The Reserve Bank of Australia’s aggressive overhaul of the payments system risks dismantling a rewards ecosystem that millions of Australians rely on to manage their household budgets. By slashing interchange fees, the regulator has effectively pulled the rug out from under the funding model that sustains credit card perks, including travel insurance, airport lounge access, and frequent flyer points. The result is a significant devaluation of the products that consumers have integrated into their financial planning.
Critics of the policy warn that the promised benefits for consumers—such as lower prices—are largely theoretical and unlikely to materialize. In similar international markets, such as the United Kingdom, the reduction of interchange fees did not lead to a corresponding drop in consumer prices. Instead, businesses simply absorbed the savings, leaving consumers with both higher prices and significantly less generous rewards programs. The Australian public is essentially being asked to trade tangible, high-value benefits for the vague hope of marginal price adjustments.
Furthermore, the move disproportionately impacts those who use credit cards responsibly to earn points for travel or major purchases. For these individuals, the rewards are not just a luxury; they are a meaningful return on their spending. The current trend of banks cutting earn rates and increasing annual fees is a direct response to the regulatory pressure, and it signals a future where credit cards become more expensive to hold while offering less in return.
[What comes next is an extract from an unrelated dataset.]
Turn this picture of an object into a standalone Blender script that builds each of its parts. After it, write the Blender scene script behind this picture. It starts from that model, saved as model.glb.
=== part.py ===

There is also a concern that this policy will stifle innovation in the credit card market. When banks are forced to operate on thinner margins, they have less incentive to offer competitive products or invest in new features. By prioritizing a one-size-fits-all approach to payment regulation, the Reserve Bank may be inadvertently weakening the value proposition of the entire credit card industry, leaving consumers with fewer choices and diminished financial utility.